◆ Goal
Work through the data below line by line and say how many lines hold "uses"; give only the number.

(Part of a data file)
★ ★ ★ ★ ★
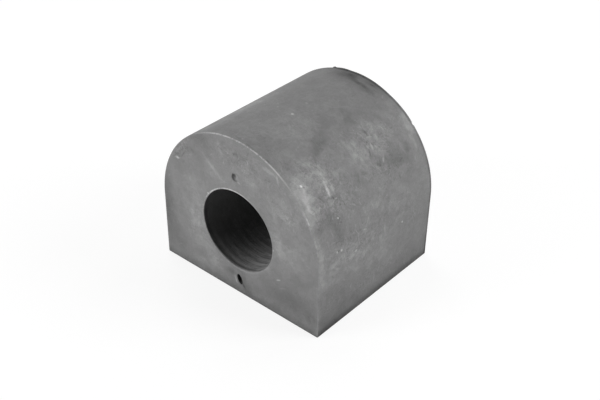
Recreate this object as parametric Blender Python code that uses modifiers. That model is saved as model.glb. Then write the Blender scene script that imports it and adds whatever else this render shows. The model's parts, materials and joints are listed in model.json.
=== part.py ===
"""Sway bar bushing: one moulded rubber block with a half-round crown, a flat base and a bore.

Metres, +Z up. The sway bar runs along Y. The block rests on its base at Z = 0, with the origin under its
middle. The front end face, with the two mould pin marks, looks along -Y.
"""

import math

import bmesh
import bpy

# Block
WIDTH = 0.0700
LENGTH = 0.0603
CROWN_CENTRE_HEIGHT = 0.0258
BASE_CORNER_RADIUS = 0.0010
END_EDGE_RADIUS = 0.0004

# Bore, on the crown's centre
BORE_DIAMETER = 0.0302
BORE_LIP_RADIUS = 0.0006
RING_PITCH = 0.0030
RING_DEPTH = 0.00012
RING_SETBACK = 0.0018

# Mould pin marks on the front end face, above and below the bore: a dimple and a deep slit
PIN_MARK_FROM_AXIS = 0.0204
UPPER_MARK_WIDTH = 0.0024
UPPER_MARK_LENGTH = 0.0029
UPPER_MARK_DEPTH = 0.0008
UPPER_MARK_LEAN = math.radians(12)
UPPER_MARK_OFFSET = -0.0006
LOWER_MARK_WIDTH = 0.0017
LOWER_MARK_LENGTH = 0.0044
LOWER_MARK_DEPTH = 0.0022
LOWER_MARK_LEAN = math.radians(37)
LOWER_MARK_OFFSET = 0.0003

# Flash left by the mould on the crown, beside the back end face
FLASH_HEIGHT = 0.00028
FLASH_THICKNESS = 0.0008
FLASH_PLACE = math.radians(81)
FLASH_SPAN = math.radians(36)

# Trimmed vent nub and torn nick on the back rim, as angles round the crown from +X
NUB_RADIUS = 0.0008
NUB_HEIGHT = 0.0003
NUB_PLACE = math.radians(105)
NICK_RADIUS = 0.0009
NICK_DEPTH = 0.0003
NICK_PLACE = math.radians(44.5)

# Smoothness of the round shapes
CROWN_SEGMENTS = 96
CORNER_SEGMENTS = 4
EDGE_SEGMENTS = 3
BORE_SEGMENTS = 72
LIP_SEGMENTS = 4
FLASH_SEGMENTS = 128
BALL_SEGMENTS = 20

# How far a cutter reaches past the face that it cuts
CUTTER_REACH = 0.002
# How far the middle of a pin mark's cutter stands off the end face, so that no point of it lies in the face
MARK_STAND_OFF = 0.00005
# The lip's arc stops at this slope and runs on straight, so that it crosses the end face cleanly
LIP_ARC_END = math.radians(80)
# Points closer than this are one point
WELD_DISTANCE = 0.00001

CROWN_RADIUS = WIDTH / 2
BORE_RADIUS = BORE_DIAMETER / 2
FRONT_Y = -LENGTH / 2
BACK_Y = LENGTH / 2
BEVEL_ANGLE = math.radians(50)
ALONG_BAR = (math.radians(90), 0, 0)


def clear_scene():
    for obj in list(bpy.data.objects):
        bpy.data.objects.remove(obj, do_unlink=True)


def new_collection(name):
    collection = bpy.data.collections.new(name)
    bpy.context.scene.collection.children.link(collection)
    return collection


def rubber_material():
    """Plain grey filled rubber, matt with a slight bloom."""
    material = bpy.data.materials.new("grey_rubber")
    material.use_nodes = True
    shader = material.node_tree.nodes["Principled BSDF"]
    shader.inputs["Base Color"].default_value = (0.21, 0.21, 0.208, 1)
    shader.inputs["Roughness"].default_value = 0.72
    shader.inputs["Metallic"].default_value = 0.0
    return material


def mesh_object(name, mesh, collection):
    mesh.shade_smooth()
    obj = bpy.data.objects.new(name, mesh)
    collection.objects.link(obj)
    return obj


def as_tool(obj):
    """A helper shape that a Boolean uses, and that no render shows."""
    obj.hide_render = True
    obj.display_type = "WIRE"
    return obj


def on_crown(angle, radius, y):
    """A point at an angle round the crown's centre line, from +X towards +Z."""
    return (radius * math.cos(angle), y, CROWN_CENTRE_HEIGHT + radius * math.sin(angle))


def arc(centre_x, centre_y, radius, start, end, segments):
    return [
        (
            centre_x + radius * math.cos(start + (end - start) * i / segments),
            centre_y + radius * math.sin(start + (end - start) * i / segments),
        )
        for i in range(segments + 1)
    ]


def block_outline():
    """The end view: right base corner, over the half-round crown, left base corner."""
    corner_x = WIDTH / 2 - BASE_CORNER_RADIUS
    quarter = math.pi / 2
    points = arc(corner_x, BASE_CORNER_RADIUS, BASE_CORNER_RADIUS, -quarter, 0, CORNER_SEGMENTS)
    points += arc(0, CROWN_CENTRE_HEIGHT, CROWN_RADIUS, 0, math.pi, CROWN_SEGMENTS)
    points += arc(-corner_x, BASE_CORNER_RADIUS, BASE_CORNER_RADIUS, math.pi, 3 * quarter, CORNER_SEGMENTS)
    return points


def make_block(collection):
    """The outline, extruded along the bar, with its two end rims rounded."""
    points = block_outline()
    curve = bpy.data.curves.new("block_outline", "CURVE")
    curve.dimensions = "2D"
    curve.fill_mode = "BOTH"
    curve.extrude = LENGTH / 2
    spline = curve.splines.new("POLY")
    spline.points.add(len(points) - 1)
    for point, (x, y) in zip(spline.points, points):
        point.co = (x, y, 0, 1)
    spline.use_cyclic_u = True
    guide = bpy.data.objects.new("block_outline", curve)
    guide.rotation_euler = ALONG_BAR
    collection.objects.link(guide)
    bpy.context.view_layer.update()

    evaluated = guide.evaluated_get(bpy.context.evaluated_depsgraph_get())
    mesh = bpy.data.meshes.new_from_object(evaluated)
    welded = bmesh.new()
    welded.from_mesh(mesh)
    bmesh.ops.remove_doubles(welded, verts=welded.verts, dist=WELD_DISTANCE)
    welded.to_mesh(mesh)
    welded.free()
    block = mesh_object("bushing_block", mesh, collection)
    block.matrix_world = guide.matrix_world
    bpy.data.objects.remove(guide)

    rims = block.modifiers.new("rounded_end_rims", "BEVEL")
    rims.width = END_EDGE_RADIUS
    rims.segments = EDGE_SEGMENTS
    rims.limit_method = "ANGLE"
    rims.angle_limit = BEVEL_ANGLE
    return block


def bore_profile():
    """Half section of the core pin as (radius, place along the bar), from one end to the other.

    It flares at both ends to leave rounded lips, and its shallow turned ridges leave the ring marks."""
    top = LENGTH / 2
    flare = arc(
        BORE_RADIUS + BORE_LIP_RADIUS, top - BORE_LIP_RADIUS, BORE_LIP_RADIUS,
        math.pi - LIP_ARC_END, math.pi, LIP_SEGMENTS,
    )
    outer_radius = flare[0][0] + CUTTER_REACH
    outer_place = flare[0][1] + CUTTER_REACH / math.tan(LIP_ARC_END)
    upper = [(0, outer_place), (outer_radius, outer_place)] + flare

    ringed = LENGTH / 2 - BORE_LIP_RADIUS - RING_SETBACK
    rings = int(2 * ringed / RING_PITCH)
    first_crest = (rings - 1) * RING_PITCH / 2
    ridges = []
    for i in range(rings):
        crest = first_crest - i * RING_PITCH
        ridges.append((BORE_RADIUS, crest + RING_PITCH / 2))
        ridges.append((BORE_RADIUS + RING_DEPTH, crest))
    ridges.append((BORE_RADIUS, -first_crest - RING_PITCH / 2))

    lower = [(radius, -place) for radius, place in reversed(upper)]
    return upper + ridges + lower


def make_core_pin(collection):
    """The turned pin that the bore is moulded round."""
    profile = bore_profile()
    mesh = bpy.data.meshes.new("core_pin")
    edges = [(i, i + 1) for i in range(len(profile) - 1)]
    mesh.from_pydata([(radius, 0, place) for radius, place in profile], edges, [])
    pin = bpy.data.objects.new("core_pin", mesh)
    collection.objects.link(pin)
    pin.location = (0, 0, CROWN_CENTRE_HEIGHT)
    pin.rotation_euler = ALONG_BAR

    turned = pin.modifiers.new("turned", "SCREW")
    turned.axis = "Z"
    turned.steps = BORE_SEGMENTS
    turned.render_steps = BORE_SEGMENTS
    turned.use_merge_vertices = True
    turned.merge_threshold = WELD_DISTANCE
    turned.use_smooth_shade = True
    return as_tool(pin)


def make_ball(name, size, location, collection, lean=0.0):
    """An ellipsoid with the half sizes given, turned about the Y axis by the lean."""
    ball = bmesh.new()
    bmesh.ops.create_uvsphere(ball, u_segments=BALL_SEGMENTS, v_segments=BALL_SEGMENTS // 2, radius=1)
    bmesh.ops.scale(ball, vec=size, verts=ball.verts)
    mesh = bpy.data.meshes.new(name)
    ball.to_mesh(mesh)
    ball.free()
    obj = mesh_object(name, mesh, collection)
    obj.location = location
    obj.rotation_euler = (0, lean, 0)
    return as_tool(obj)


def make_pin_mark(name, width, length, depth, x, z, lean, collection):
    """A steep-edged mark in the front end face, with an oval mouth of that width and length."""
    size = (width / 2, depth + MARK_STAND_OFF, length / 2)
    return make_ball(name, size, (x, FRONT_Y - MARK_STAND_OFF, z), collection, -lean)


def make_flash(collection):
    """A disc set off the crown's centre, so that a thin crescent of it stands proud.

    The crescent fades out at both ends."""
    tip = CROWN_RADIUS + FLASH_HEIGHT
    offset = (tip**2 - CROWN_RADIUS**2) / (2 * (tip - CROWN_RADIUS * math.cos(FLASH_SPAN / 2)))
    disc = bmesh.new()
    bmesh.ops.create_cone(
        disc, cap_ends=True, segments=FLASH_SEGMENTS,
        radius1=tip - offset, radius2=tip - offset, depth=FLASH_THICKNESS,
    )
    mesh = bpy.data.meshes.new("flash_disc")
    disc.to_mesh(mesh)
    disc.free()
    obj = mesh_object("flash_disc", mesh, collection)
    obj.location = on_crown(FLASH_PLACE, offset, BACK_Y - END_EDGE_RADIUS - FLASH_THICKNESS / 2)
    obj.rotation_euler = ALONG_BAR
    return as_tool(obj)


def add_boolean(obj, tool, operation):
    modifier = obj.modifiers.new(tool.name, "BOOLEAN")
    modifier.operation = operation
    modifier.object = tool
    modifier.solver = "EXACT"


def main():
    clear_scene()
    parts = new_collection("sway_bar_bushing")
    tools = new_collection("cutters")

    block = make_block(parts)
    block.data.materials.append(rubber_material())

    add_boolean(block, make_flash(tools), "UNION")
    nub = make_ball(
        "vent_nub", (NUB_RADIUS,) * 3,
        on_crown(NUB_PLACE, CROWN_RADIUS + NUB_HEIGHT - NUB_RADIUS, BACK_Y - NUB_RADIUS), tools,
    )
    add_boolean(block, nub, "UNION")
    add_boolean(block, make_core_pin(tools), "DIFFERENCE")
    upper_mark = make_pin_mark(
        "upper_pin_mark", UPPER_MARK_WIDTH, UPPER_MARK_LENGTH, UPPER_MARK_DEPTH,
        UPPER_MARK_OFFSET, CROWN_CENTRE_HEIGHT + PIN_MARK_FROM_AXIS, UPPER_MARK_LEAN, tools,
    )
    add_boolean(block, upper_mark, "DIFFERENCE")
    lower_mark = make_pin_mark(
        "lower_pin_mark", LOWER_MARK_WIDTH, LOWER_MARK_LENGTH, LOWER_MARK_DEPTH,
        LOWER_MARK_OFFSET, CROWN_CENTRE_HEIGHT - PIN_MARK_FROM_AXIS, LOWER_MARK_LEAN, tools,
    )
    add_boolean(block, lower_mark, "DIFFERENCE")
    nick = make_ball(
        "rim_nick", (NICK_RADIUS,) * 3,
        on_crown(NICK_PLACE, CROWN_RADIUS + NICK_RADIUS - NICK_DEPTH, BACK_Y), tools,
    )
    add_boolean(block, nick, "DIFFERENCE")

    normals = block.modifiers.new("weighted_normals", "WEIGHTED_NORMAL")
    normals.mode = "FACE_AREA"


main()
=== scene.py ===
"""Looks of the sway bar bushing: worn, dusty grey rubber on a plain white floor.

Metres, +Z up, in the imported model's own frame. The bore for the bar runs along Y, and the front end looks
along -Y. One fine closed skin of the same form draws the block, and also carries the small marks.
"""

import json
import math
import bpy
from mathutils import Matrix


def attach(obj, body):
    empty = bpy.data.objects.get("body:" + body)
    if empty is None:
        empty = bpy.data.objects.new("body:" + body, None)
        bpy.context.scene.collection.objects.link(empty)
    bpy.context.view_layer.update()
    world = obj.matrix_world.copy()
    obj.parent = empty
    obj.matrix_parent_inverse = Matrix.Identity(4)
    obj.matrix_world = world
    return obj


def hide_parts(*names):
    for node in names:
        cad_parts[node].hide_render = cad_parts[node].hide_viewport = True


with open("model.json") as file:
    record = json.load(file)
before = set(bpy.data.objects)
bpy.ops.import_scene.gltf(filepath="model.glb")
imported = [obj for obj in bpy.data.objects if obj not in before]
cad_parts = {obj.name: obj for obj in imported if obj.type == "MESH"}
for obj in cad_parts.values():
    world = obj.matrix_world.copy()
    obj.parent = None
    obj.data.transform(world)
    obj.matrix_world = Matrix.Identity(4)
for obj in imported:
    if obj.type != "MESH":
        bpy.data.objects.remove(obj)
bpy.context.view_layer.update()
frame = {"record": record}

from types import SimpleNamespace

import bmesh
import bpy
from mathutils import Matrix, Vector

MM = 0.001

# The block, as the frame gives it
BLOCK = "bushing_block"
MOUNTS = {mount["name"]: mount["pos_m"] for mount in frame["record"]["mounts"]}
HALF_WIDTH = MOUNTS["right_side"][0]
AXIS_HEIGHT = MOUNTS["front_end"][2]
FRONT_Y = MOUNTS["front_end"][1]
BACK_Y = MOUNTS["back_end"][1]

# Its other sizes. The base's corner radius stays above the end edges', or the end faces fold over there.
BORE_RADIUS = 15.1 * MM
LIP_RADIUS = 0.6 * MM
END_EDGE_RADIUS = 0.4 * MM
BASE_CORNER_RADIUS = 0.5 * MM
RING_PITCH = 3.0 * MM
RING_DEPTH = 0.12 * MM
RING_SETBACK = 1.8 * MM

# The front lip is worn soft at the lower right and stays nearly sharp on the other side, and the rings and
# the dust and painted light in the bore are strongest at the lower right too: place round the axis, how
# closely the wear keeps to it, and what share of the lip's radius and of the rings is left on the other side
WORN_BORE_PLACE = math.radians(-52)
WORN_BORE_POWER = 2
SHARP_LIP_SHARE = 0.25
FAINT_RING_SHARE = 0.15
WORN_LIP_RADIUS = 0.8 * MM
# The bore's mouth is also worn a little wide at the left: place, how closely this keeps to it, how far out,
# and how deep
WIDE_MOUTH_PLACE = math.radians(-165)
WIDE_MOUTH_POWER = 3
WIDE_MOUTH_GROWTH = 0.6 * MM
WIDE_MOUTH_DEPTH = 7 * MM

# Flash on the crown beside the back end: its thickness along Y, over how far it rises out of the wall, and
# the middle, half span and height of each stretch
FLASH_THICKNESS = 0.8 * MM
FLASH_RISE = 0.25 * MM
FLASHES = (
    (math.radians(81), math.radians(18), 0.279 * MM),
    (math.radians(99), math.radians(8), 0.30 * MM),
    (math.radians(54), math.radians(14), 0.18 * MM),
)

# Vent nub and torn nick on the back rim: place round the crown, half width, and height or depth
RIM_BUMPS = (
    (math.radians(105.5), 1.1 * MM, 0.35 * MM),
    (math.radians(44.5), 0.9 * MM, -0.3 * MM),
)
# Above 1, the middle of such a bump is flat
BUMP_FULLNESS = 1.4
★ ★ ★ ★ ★
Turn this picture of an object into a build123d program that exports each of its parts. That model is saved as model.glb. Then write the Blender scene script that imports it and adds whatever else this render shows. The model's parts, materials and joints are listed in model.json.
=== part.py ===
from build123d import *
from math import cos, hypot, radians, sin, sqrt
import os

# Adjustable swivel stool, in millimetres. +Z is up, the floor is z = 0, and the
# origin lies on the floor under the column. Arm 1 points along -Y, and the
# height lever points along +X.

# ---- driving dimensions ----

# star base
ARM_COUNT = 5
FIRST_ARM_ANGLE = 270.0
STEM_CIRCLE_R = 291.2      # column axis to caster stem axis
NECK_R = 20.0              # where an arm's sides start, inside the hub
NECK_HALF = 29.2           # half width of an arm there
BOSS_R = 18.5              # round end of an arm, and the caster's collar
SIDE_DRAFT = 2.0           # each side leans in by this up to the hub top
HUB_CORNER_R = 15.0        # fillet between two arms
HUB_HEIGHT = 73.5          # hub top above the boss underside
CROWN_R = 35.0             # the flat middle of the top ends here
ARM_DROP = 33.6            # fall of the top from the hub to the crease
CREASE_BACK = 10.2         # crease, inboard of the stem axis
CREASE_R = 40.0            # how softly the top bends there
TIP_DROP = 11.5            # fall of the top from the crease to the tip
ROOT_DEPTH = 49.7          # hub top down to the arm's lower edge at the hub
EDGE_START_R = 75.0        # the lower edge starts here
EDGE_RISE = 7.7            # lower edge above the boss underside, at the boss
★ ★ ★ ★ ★
◆ Response
2